For many new mums and dads-to-be, the prospect of parenthood is a daunting one, which is why two million parents turned to the National Childbirth Trust for support and advice last year. 100,000 attended classes, hoping to gain an insight into the life-changing experience they were about to undergo, whilst also making new friends along the way.
It’s now 60 years since the NCT began, with a small advert in the personal column of The Times.
It was the brainchild of Prunella Briance, who came up with the idea after enduring “a horribly mismanaged birth and the loss of my precious baby girl.” She wanted to ensure that in future women felt better prepared for birth and parenthood. Prunella was inspired by obstetrician Grantly Dick-Read whose book ‘Childbirth Without Fear’ broke new ground in the 1950’s and is still regarded as one of the most influential birthing books of all time. Dick-Read was an advocate of natural birth and firmly believed that by educating women about the anatomy of pregnancy and birth, the pain of labour and how to manage it, he could put the mother back at the heart of childbirth.
That philosophy is still very much alive today, thanks, in part, to the work of the NCT in promoting it. The charity’s aim is to provide impartial and practical advice about pregnancy, childbirth and parenthood, so that mums and dads feel “empowered to make their own choices.” It also exists to “push forward developments in maternity services across the UK and beyond.” Indeed, their senior policy adviser, Elizabeth Duff, recently contributed to the National Maternity Review – an independent review of NHS Maternity Services in England. One of the panel’s main conclusions was that it should no longer be assumed that a woman would give birth in hospital. Whilst, for many this sounds like a step back in time to an era when home births and community midwives were the norm, for Elizabeth this is very unlikely to happen. “Mothers are now, on average, much older which increases risk and there are those with ongoing health conditions who will always be advised to give birth in hospital,” she says, adding “but I really hope that over time all the women who want community-based care will be able to achieve it and that the NHS will have the midwife capacity to support that.”

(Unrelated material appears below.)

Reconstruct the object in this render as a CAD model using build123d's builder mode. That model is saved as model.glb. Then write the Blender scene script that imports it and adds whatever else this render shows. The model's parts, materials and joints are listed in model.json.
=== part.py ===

The review also recommended a renewed focus on continuity of care, with one midwife or a team of midwives supporting mothers throughout pregnancy and beyond. Elizabeth is a big advocate of this having seen the “huge benefits” it brought her own daughter who was “delighted with the NHS care she recently received, having antenatal appointments at home and overall a very positive birthing experience.” For Elizabeth, “being cared for by people she got to know made a massive difference.”
Mental health was another issue the review focused on and one which the NCT has made a priority over the last five years. “It’s not just about postnatal depression, many parents, including fathers, suffer increased anxiety, post traumatic stress disorder and a whole variety of problems which interfere with bonding,” explains Elizabeth “and yet NCT research shows that very few hospital trusts have a strategy for mental health care in the weeks before and after the birth.” In 2015, the charity set about raising awareness and improving services through its #BeyondBabyBlues campaign. Since then, the government has pledged an additional £290 million to help new and expectant mothers. The NCT has also been given a Department of Health grant to trains volunteers to provide one-to-one support for new mums and dads.
It’s clear to see that the NCT, through its campaigns, has had a big impact on social change during the past sixty years, from giving fathers a place at the birth to making breastfeeding in public places acceptable. For Elizabeth, its success is down to one thing – staying true to Prunella Briance’s original philosophy and “encouraging women to own their own births, rather than hand them over to a professional and doing this by empowering them with the information they need to make their own decisions.” She hopes the charity will continue to push forward developments in maternity care for many years to come acknowledging “the spectrum of birth experiences will continue to widen from the women who ask for no intervention to those who will have a hi-tech pregnancy from conception through to birth.” But above all she hopes the charity will continue to enable new parents to forge friendships that will, like some of hers, last for generations to come.